As for the power, the SCCY has a 3.1″ barrel. So you will loose a hair of velocity off any of the 9mm specs you see on the box, but it is still smokes the .380. And I ran the full smattering of 9mm flavors through the gun with no issue. Steel cased Tula ran well, as did +P loads.
How does it handle?
I’ve already mentioned that it is large in the hand. The texture on the gun is sufficient. Nothing spectacular there. You could stipple the frame, if you wanted to. But it isn’t slick, either. It works. The finger grooves help add some grip to the boxy grip. All-in-all, I find recoil is easy enough to control. My split times are not as fast as they are when I’m shooting my GLOCK 19, but I think that is due to my familiarity with that platform.
As for the controls, they are easily accessed. The slide drop is easy enough to reach, yet not so obtrusive that it will get caught on clothing. In fact there’s nothing that’s likely to hang up on either the frame or slide. The mag drop works well and the mags drop free. And the mags are steel.
The 3 dot sights are typical for this price range. You don’t get fancy combat sights, or a front shelf on the rear for one handed manipulation, but they work–and the rear sight is steel, which is more than you can say for some compact 9mms. I feel like I keep coming back to that mantra–it works. The trigger works. The magazine works. The sights work. The SCCY works.
And that’s the takeaway. The SCCY works. If this were a much more expensive gun, I’d be inclined to bitch about the trigger. I’d likely try to change out the sights to fit my very particular needs. But this isn’t an expensive gun. I frequently spend more on ammo for a single range trip than I would on this gun. That means something.
You can buy a SCCY, a holster (and there are hundreds of available options), practice ammo and carry ammo for the price you’d likely spend on most other compact 9mms.
So what is this gun’s role?
For some–those who are hamstrung by a lack of funds–the SCCY may very well serve multiple roles. Though it is less ergonomic than a lot of the compact double stacks, the SCCY can be concealed easily enough that it serves the concealed carry role. In the appendix position or the small of the back, the SCCY hides well–even under something like a bowling shirt.
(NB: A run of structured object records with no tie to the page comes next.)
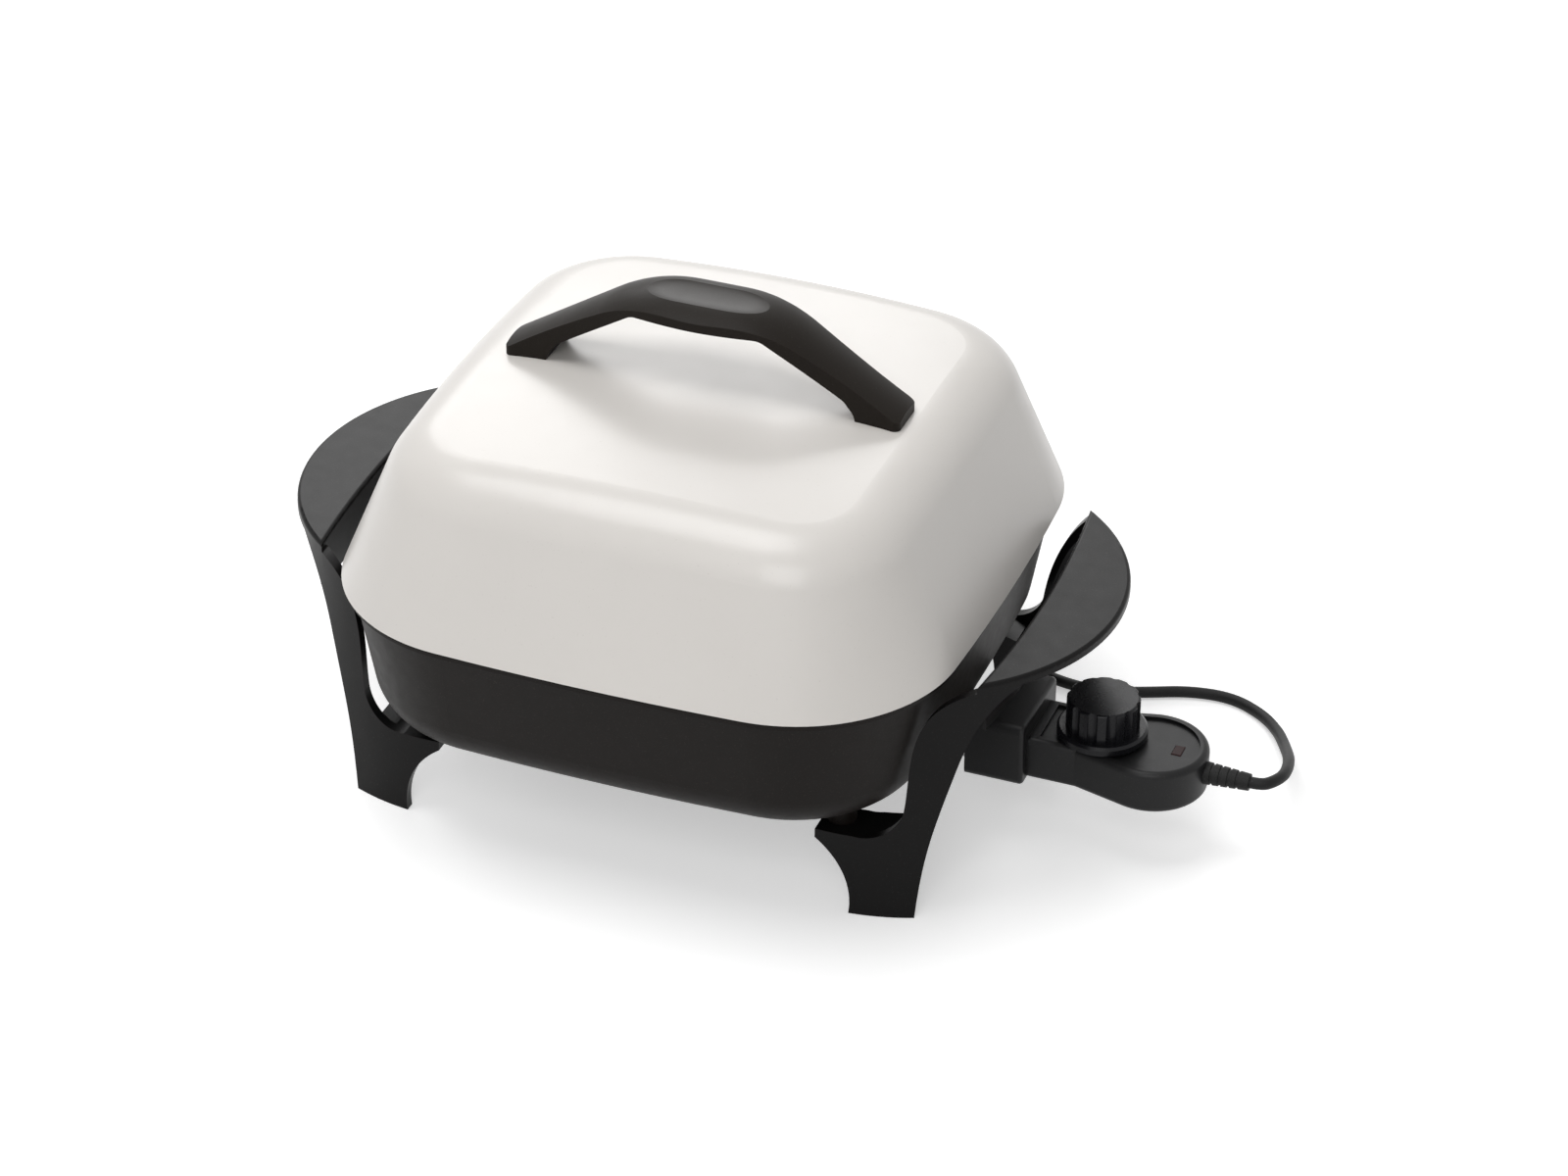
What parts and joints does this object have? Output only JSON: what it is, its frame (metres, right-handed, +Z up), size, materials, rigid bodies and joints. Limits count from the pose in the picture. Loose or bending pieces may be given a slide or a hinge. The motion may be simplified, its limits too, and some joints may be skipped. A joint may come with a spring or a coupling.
{
  "type": "electric skillet",
  "caption": "Square electric skillet with a lift-off high-dome lid, side handles that form the legs, and a plug-in heat control with dial and cord.",
  "frame": {"origin": "on the table, under the middle of the pan", "axes": "+X towards the side that the heat control plugs into, -Y the front, +Z up"},
  "size_m": [0.4814, 0.3452, 0.2437],
  "materials": {
    "lid_enamel": "bone-coloured satin enamel on pressed aluminium",
    "pan_coating": "near-black satin non-stick coating on cast aluminium",
    "handle_moulding": "black satin heat-resistant plastic",
    "lid_handle_moulding": "dark charcoal satin heat-resistant plastic",
    "control_moulding": "black satin heat-resistant plastic",
    "dial_plastic": "black plastic, slightly glossy",
    "cord_jacket": "black matt cord jacket",
    "element_sheath": "drawn steel sheath",
    "steel_sheet": "plain steel",
    "screw_steel": "zinc-plated steel",
    "plated_metal": "bright nickel plating",
    "contact_brass": "brass",
    "ceramic": "white glazed ceramic",
    "wire_sleeving": "woven glass sleeving",
    "lamp_glass": "clear glass",
    "lens_plastic": "dark red translucent plastic, unlit"
  },
  "bodies": {
    "base": {"pan": "pan_coating", "heating_element": "element_sheath", "terminal_pins": "plated_metal", "pin_insulators": "ceramic", "terminal_guard": "steel_sheet", "guard_screws": "screw_steel", "right_handle_leg": "handle_moulding", "left_handle_leg": "handle_moulding", "leg_washers": "screw_steel", "leg_screws": "screw_steel"},
    "lid": {"lid_shell": "lid_enamel", "lid_handle": "lid_handle_moulding", "lid_handle_washers": "screw_steel", "lid_handle_screws": "screw_steel"},
    "heat_control": {"contact_block": "control_moulding", "female_contacts": "contact_brass", "sensor_tube": "plated_metal", "sensor_rod": "steel_sheet", "control_upper_housing": "control_moulding", "control_lower_housing": "control_moulding", "housing_screws": "screw_steel", "switch_bracket": "steel_sheet", "leaf_insulator": "ceramic", "fixed_leaf": "contact_brass", "moving_leaf": "contact_brass", "contact_points": "plated_metal", "lead_wires": "wire_sleeving", "pilot_lamp": "lamp_glass", "pilot_lens": "lens_plastic", "strain_relief": "cord_jacket", "cord": "cord_jacket", "cord_coil": "cord_jacket", "cord_tail": "cord_jacket", "plug_body": "cord_jacket", "plug_blades": "contact_brass"},
    "dial": {"dial_knob": "dial_plastic", "dial_shaft": "plated_metal"}
  },
  "joints": [
    {"name": "lid_lift", "type": "slide", "parent": "base", "child": "lid", "axis": [0, 0, 1], "range_m": [0, 0.12]},
    {"name": "control_pull", "type": "slide", "parent": "base", "child": "heat_control", "axis": [1, 0, 0], "range_m": [0, 0.095]},
    {"name": "dial_turn", "type": "hinge", "parent": "heat_control", "child": "dial", "pos_m": [0.195, 0, 0.057], "axis": [0, 0, -1], "range_deg": [0, 270]}
  ]
}
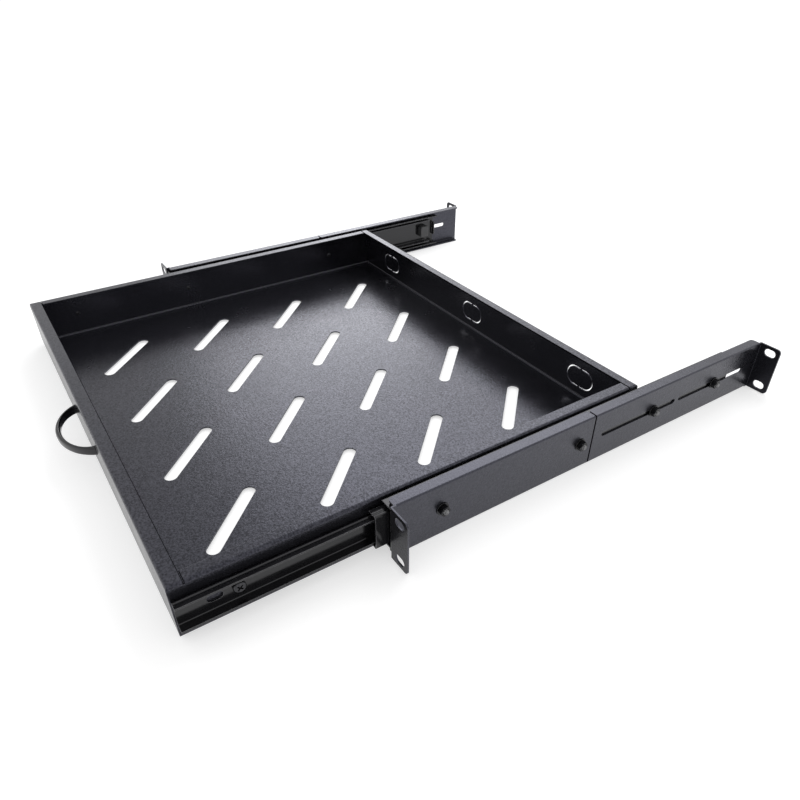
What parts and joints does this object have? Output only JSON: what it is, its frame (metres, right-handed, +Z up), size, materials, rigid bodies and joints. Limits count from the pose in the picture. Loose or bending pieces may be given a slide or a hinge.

I wouldn’t try to conceal it under a t-shirt, or carry it strong-side–even in an IWB holster–though it could be done.
The flip-side to this, though, is that the gun is big enough for open carry. Where some micro guns hide well, they are too small to make the visual impression that comes from full-sized, or even compact guns. And that size carries over to the range, too. The SCCY is not so hard on your hands as the tiny 9mms. In fact, it is a relatively easy gun to shoot.
The SCCY is a crazy good gun for what you pay for it. Look at the potential. It isn’t going to be an heirloom. It is hardly ever precious, unless you get attached to one of the color schemes. For those of us who have much more elaborate–and expensive guns, the SCCY offers knock-about potential. Where could you safely store a gun for an emergency? That’s where I’d keep a SCCY.